Records that describe objects:

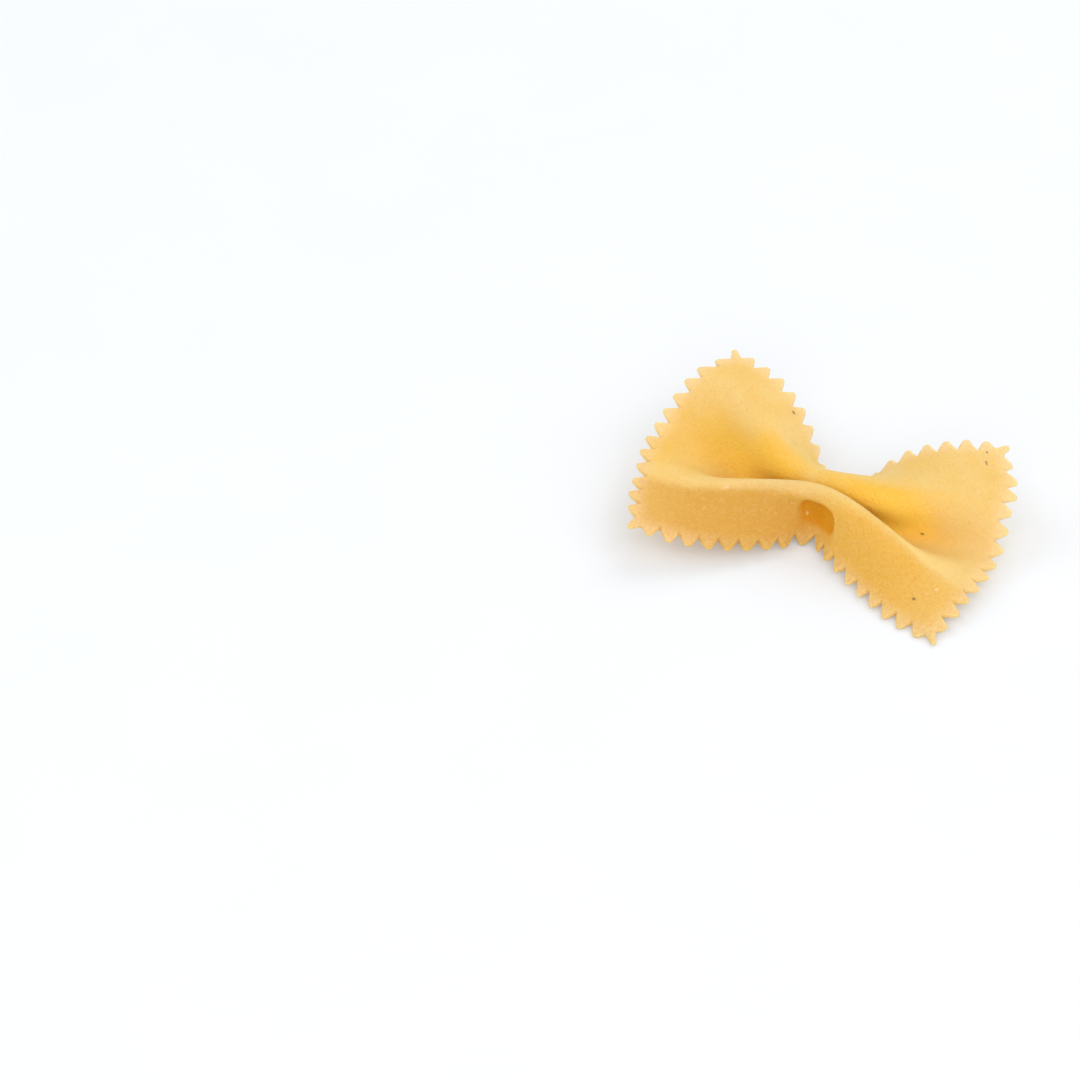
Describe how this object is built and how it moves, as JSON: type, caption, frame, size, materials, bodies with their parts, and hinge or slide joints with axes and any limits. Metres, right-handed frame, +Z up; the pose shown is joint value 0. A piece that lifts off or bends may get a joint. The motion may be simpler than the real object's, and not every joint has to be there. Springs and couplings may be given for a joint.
{
  "type": "farfalla pasta piece",
  "caption": "Dry farfalla: a thin sheet of durum pasta with pinked edges all round, pinched across its middle into a bow with a deep valley between its ridges.",
  "frame": {"origin": "on the table under the middle of the bow's box", "axes": "+X along the bow from wing to wing, +Z up from the table, the long pinked front edge towards -Y"},
  "size_m": [0.0442, 0.0308, 0.011],
  "materials": {
    "farfalla": "dry durum wheat dough, matte and slightly sandy, pale golden yellow that deepens to amber in the folds"
  },
  "bodies": {
    "root": {"farfalla": "farfalla"}
  },
  "joints": []
}
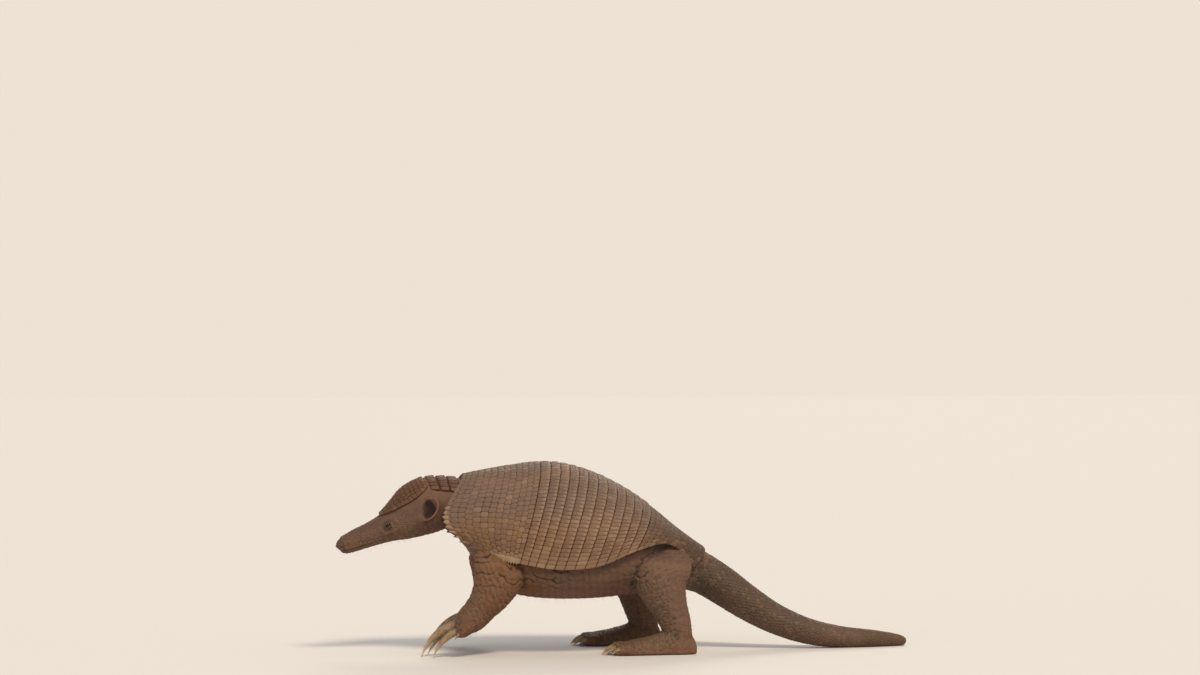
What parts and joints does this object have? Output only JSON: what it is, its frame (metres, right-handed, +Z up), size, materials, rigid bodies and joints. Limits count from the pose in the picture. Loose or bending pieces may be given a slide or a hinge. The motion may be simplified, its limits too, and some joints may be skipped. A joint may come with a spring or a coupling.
{
  "type": "giant armadillo",
  "caption": "Life-size still model of a giant armadillo on all fours, head lowered, with banded shell, long fore claws and a scaly tail laid on the floor.",
  "frame": {"origin": "the floor under the middle of the animal's box", "axes": "+Z up, the nose along -X, the animal's left side towards -Y"},
  "size_m": [1.2324, 0.3324, 0.4024],
  "materials": {
    "shell_plate": "dusty horny scutes over bone",
    "head_plate": "dusty horny scutes, worn smooth",
    "skin": "wrinkled bare skin with dry sand in the folds",
    "tail_scale": "small dull scales in rings",
    "ear": "thin grainy skin",
    "eye": "wet and glossy",
    "claw": "grained horn, scratched by digging"
  },
  "bodies": {
    "root": {"band_1": "shell_plate", "band_10": "shell_plate", "band_11": "shell_plate", "band_12": "shell_plate", "band_2": "shell_plate", "band_3": "shell_plate", "band_4": "shell_plate", "band_5": "shell_plate", "band_6": "shell_plate", "band_7": "shell_plate", "band_8": "shell_plate", "band_9": "shell_plate", "ear_left": "ear", "ear_right": "ear", "eye_left": "eye", "eye_right": "eye", "fore_claw_left_1": "claw", "fore_claw_left_2": "claw", "fore_claw_left_3": "claw", "fore_claw_left_4": "claw", "fore_claw_left_5": "claw", "fore_claw_right_1": "claw", "fore_claw_right_2": "claw", "fore_claw_right_3": "claw", "fore_claw_right_4": "claw", "fore_claw_right_5": "claw", "forefoot_left": "skin", "forefoot_right": "skin", "foreleg_left": "skin", "foreleg_right": "skin", "head": "skin", "head_shield": "head_plate", "hind_claw_left_1": "claw", "hind_claw_left_2": "claw", "hind_claw_left_3": "claw", "hind_claw_left_4": "claw", "hind_claw_left_5": "claw", "hind_claw_right_1": "claw", "hind_claw_right_2": "claw", "hind_claw_right_3": "claw", "hind_claw_right_4": "claw", "hind_claw_right_5": "claw", "hindfoot_left": "skin", "hindfoot_right": "skin", "hindleg_left": "skin", "hindleg_right": "skin", "hip_shield": "shell_plate", "nape_band_1": "head_plate", "nape_band_2": "head_plate", "nape_band_3": "head_plate", "neck": "skin", "shoulder_shield": "shell_plate", "tail_base": "tail_scale", "tail_middle": "tail_scale", "tail_tip": "tail_scale", "trunk": "skin"}
  },
  "joints": []
}
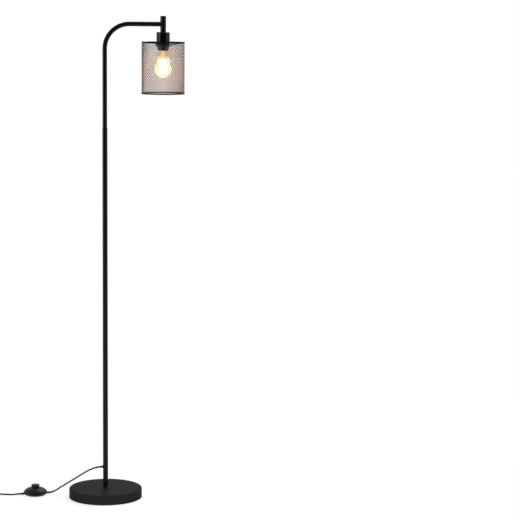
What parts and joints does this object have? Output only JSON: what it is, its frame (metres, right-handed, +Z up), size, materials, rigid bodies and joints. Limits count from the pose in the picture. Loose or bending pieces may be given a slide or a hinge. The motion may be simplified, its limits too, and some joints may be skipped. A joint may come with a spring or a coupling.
{
  "type": "wire cage floor lamp",
  "caption": "Floor lamp with a round weighted base, a straight pole bent over into an arm, a hanging wire cage shade open round a pear bulb, and a foot switch on the cord.",
  "frame": {"origin": "on the floor, on the axis of the pole, at the middle of the base's underside", "axes": "+Z up along the pole, +X from the pole towards the shade, -Y towards the viewer"},
  "size_m": [0.7897, 0.25, 1.65],
  "materials": {
    "satin_powder_coat": "smooth satin powder coat",
    "base_powder_coat": "fine satin powder coat",
    "cage_paint": "satin black paint",
    "concrete": "cast concrete",
    "felt": "pressed felt",
    "zinc_steel": "zinc plated",
    "spring_steel": "drawn wire",
    "phenolic": "moulded phenolic, semi-gloss",
    "socket_brass": "plain",
    "pin_brass": "nickel-washed",
    "cap_aluminium": "plain",
    "cap_insulator": "black glass",
    "amber_glass": "clear, faintly amber",
    "clear_glass": "clear",
    "filament": "glowing, warm",
    "cord_pvc": "smooth black PVC",
    "grommet_rubber": "moulded",
    "tie_nylon": "ribbed",
    "switch_plastic": "moulded, semi-gloss",
    "button_plastic": "moulded, semi-gloss",
    "contact_block_plastic": "moulded",
    "plug_pvc": "moulded PVC"
  },
  "bodies": {
    "lamp": {"base_cover": "base_powder_coat", "base_weight": "concrete", "base_pad": "felt", "base_washer": "zinc_steel", "base_nut": "zinc_steel", "base_nipple": "zinc_steel", "foot_collar": "satin_powder_coat", "pole_lower": "satin_powder_coat", "pole_middle": "satin_powder_coat", "pole_upper": "satin_powder_coat", "threaded_sleeves": "zinc_steel", "threaded_studs": "zinc_steel", "joint_collar": "satin_powder_coat", "arm_tube": "satin_powder_coat", "hanger_tube": "satin_powder_coat", "hanger_cap": "satin_powder_coat", "hanger_insert": "zinc_steel", "head_nipple": "zinc_steel", "cup_locknut": "zinc_steel", "socket_cup": "satin_powder_coat", "socket_body": "phenolic", "socket_screw_shell": "socket_brass", "socket_contact": "socket_brass", "shade_ring_nut": "phenolic", "shade_spider": "cage_paint", "shade_top_rim": "cage_paint", "shade_bottom_rim": "cage_paint", "shade_mesh": "cage_paint", "bulb_glass": "amber_glass", "bulb_cap": "cap_aluminium", "bulb_insulator": "cap_insulator", "bulb_contact": "socket_brass", "bulb_stem": "clear_glass", "bulb_filaments": "filament", "cord_grommet": "grommet_rubber", "inner_lead": "cord_pvc", "cord_lead": "cord_pvc", "cord_run": "cord_pvc", "cord_coil": "cord_pvc", "cord_tail": "cord_pvc", "cord_tie": "tie_nylon", "switch_base": "switch_plastic", "switch_cover": "switch_plastic", "switch_spring": "spring_steel", "switch_contact_block": "contact_block_plastic", "switch_terminals": "socket_brass", "switch_screws": "zinc_steel", "plug_boot": "plug_pvc", "plug_body": "plug_pvc", "plug_pins": "pin_brass"},
    "foot_button": {"switch_button": "button_plastic"}
  },
  "joints": [
    {"name": "button_press", "type": "slide", "parent": "lamp", "child": "foot_button", "axis": [0, 0, 1], "range_m": [-0.0035, 0], "stiffness_N_per_m": 600, "springref_m": 0.002, "deforming": ["switch_spring"]}
  ]
}
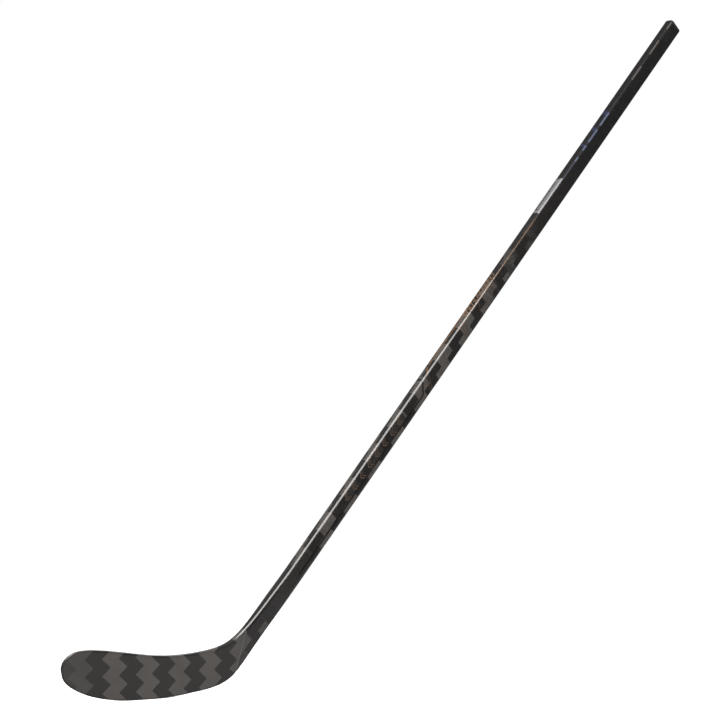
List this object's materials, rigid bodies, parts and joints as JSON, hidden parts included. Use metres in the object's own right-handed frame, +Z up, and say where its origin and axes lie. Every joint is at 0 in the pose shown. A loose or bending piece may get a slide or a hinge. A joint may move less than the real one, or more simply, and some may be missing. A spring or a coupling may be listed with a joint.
{
  "type": "ice hockey stick",
  "caption": "Left-handed one-piece composite ice hockey stick with a hollow tapered shaft, a curved foam-cored blade and a butt end plug that pulls out.",
  "frame": {"origin": "middle of the stretch of the blade's lower edge that touches the ice, in the playing stance", "axes": "+X along the ice from the blade's toe to its heel, so the shaft rises towards +X; +Y the way the forehand face looks, the side the blade curves to; +Z up"},
  "size_m": [1.3559, 0.0271, 1.1415],
  "materials": {
    "carbon_outer": "clear-coated dark carbon weave with lighter blocks and bands",
    "carbon_wrap": "clear-coated carbon wrap",
    "carbon_laminate": "uncoated carbon laminate",
    "foam": "cut closed-cell foam",
    "resin": "cured epoxy",
    "damper": "moulded damping pad",
    "plug": "moulded matt black",
    "hot_melt": "translucent hot-melt glue",
    "foil": "brushed silver foil"
  },
  "bodies": {
    "stick": {"shaft_tube": "carbon_laminate", "shaft_outer_ply": "carbon_outer", "foam_dam": "foam", "foil_label": "foil", "joint_wrap": "carbon_wrap", "hosel_tenon": "carbon_laminate", "tenon_foam_core": "foam", "tenon_adhesive": "resin", "heel_block": "resin", "blade_ply_forehand": "carbon_outer", "blade_ply_backhand": "carbon_outer", "blade_skin_forehand": "carbon_laminate", "blade_skin_backhand": "carbon_laminate", "blade_rim": "resin", "foam_core_upper": "foam", "foam_core_lower": "foam", "spine_rib": "carbon_laminate", "toe_insert": "damper"},
    "butt_plug": {"butt_plug": "plug", "plug_glue_band": "hot_melt"}
  },
  "joints": [
    {"name": "plug_pull", "type": "slide", "parent": "stick", "child": "butt_plug", "axis": [0.6896, 0, 0.7242], "range_m": [0, 0.06]}
  ]
}
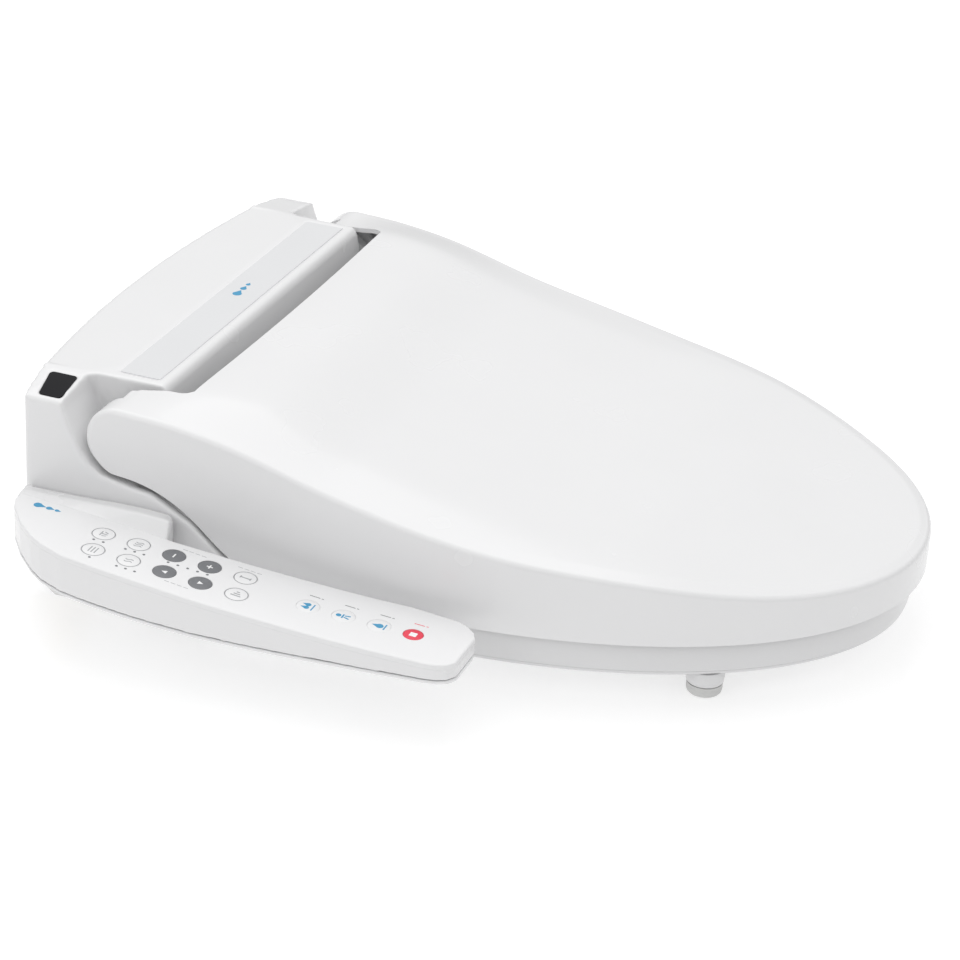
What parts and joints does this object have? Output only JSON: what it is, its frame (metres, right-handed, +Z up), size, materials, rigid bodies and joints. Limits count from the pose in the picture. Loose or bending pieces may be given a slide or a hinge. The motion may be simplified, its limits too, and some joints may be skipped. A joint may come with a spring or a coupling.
{
  "type": "electric bidet seat",
  "caption": "White washlet-style toilet seat with hinged lid and seat, rear housing with sliding spray nozzles, and a side arm of push keys.",
  "frame": {"origin": "centre of the bolt line on the underside of the mounting plate, where the plate lies on the bowl's rim", "axes": "+Y runs from the front tip of the lid to the rear of the housing, +Z up, +X towards the side without the control arm"},
  "size_m": [0.4427, 0.5274, 0.1361],
  "materials": {
    "white": "gloss white, injection moulded",
    "inlay": "gloss light grey",
    "smoked": "smoked, gloss",
    "key_white": "satin white",
    "key_grey": "satin dark grey",
    "key_red": "satin red",
    "overlay": "satin white film",
    "rubber": "soft, off-white",
    "steel": "satin",
    "brass": "satin",
    "inner": "matte grey",
    "board": "matte green",
    "foil": "thin foil",
    "nozzle": "gloss white"
  },
  "bodies": {
    "housing": {"housing_cover": "white", "housing_base": "white", "nozzle_shroud": "white", "arm_upper_cover": "white", "arm_lower_cover": "white", "top_inlay": "inlay", "sensor_window": "smoked", "control_overlay": "overlay", "hinge_pin_left": "steel", "hinge_pin_right": "steel", "nozzle_motor_rear": "steel", "nozzle_motor_front": "steel", "solenoid_valve": "steel", "water_inlet": "brass", "mounting_plate": "inner", "seat_damper": "inner", "lid_damper": "inner", "nozzle_bracket": "inner", "water_heater": "inner", "water_pump": "inner", "cord_gland": "inner", "main_board": "board", "sensor_board": "board", "arm_board": "board"},
    "seat": {"seat_upper_shell": "white", "seat_lower_shell": "white", "foot_collar_front_left": "white", "foot_collar_front_right": "white", "foot_collar_rear_left": "white", "foot_collar_rear_right": "white", "foot_pad_front_left": "rubber", "foot_pad_front_right": "rubber", "foot_pad_rear_left": "rubber", "foot_pad_rear_right": "rubber", "seat_heater": "foil"},
    "lid": {"lid_shell": "white", "lid_bumper_left": "rubber", "lid_bumper_right": "rubber"},
    "rear_nozzle": {"nozzle_rear": "nozzle", "nozzle_rear_tip": "nozzle"},
    "front_nozzle": {"nozzle_front": "nozzle", "nozzle_front_tip": "nozzle"},
    "rear_pinion": {"pinion_rear": "inner"},
    "front_pinion": {"pinion_front": "inner"},
    "release": {"release_button": "white", "release_latch": "inner"},
    "key_cleaning_cap": {"key_cleaning": "key_white"},
    "key_eco_cap": {"key_eco": "key_white"},
    "key_seat_heat_cap": {"key_seat_heat": "key_white"},
    "key_water_heat_cap": {"key_water_heat": "key_white"},
    "key_minus_cap": {"key_minus": "key_grey"},
    "key_back_cap": {"key_back": "key_grey"},
    "key_plus_cap": {"key_plus": "key_grey"},
    "key_forward_cap": {"key_forward": "key_grey"},
    "key_wide_cap": {"key_wide": "key_white"},
    "key_pulse_cap": {"key_pulse": "key_white"},
    "key_massage_cap": {"key_massage": "key_white"},
    "key_front_wash_cap": {"key_front_wash": "key_white"},
    "key_rear_wash_cap": {"key_rear_wash": "key_white"},
    "key_stop_cap": {"key_stop": "key_red"}
  },
  "joints": [
    {"name": "seat_hinge", "type": "hinge", "parent": "housing", "child": "seat", "pos_m": [0, -0.02, 0.1105], "axis": [-1, 0, 0], "range_deg": [0, 100]},
    {"name": "lid_hinge", "type": "hinge", "parent": "seat", "child": "lid", "pos_m": [0, -0.02, 0.1105], "axis": [1, 0, 0], "range_deg": [-100, 0]},
    {"name": "rear_nozzle_slide", "type": "slide", "parent": "housing", "child": "rear_nozzle", "axis": [0, -0.866, -0.5], "range_m": [0, 0.075]},
    {"name": "front_nozzle_slide", "type": "slide", "parent": "housing", "child": "front_nozzle", "axis": [0, -0.866, -0.5], "range_m": [0, 0.075]},
    {"name": "rear_pinion_spin", "type": "hinge", "parent": "housing", "child": "rear_pinion", "pos_m": [0.0105, -0.02875, 0.06456], "axis": [-1, 0, 0], "range_deg": [0, 717]},
    {"name": "front_pinion_spin", "type": "hinge", "parent": "housing", "child": "front_pinion", "pos_m": [-0.0105, -0.02875, 0.06456], "axis": [-1, 0, 0], "range_deg": [0, 717]},
    {"name": "release_slide", "type": "slide", "parent": "housing", "child": "release", "axis": [-1, 0, 0], "range_m": [0, 0.0045], "stiffness_N_per_m": 900},
    {"name": "key_cleaning_press", "type": "slide", "parent": "housing", "child": "key_cleaning_cap", "axis": [0, 0.0964, -0.9953], "range_m": [0, 0.00035], "stiffness_N_per_m": 1500},
    {"name": "key_eco_press", "type": "slide", "parent": "housing", "child": "key_eco_cap", "axis": [0, 0.0992, -0.9951], "range_m": [0, 0.00035], "stiffness_N_per_m": 1500},
    {"name": "key_seat_heat_press", "type": "slide", "parent": "housing", "child": "key_seat_heat_cap", "axis": [0, 0.1101, -0.9939], "range_m": [0, 0.00035], "stiffness_N_per_m": 1500},
    {"name": "key_water_heat_press", "type": "slide", "parent": "housing", "child": "key_water_heat_cap", "axis": [0, 0.111, -0.9938], "range_m": [0, 0.00035], "stiffness_N_per_m": 1500},
    {"name": "key_minus_press", "type": "slide", "parent": "housing", "child": "key_minus_cap", "axis": [0, 0.1155, -0.9933], "range_m": [0, 0.00035], "stiffness_N_per_m": 1500},
    {"name": "key_back_press", "type": "slide", "parent": "housing", "child": "key_back_cap", "axis": [0, 0.1168, -0.9931], "range_m": [0, 0.00035], "stiffness_N_per_m": 1500},
    {"name": "key_plus_press", "type": "slide", "parent": "housing", "child": "key_plus_cap", "axis": [0, 0.1156, -0.9933], "range_m": [0, 0.00035], "stiffness_N_per_m": 1500},
    {"name": "key_forward_press", "type": "slide", "parent": "housing", "child": "key_forward_cap", "axis": [0, 0.1138, -0.9935], "range_m": [0, 0.00035], "stiffness_N_per_m": 1500},
    {"name": "key_wide_press", "type": "slide", "parent": "housing", "child": "key_wide_cap", "axis": [0, 0.107, -0.9943], "range_m": [0, 0.00035], "stiffness_N_per_m": 1500},
    {"name": "key_pulse_press", "type": "slide", "parent": "housing", "child": "key_pulse_cap", "axis": [0, 0.1059, -0.9944], "range_m": [0, 0.00035], "stiffness_N_per_m": 1500},
    {"name": "key_massage_press", "type": "slide", "parent": "housing", "child": "key_massage_cap", "axis": [0, 0.0891, -0.996], "range_m": [0, 0.00035], "stiffness_N_per_m": 1500},
    {"name": "key_front_wash_press", "type": "slide", "parent": "housing", "child": "key_front_wash_cap", "axis": [0, 0.0723, -0.9974], "range_m": [0, 0.00035], "stiffness_N_per_m": 1500},
    {"name": "key_rear_wash_press", "type": "slide", "parent": "housing", "child": "key_rear_wash_cap", "axis": [0, 0.0562, -0.9984], "range_m": [0, 0.00035], "stiffness_N_per_m": 1500},
    {"name": "key_stop_press", "type": "slide", "parent": "housing", "child": "key_stop_cap", "axis": [0, 0.0507, -0.9987], "range_m": [0, 0.00035], "stiffness_N_per_m": 1500}
  ],
  "couplings": [
    {"joint": "rear_pinion_spin", "follows": "rear_nozzle_slide", "rad_per_m": 166.67},
    {"joint": "front_pinion_spin", "follows": "front_nozzle_slide", "rad_per_m": 166.67}
  ]
}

### TASK DIRECTIONS
Return only the number of lines in the data that contain "shown".

### ANSWER TO THE TASK
2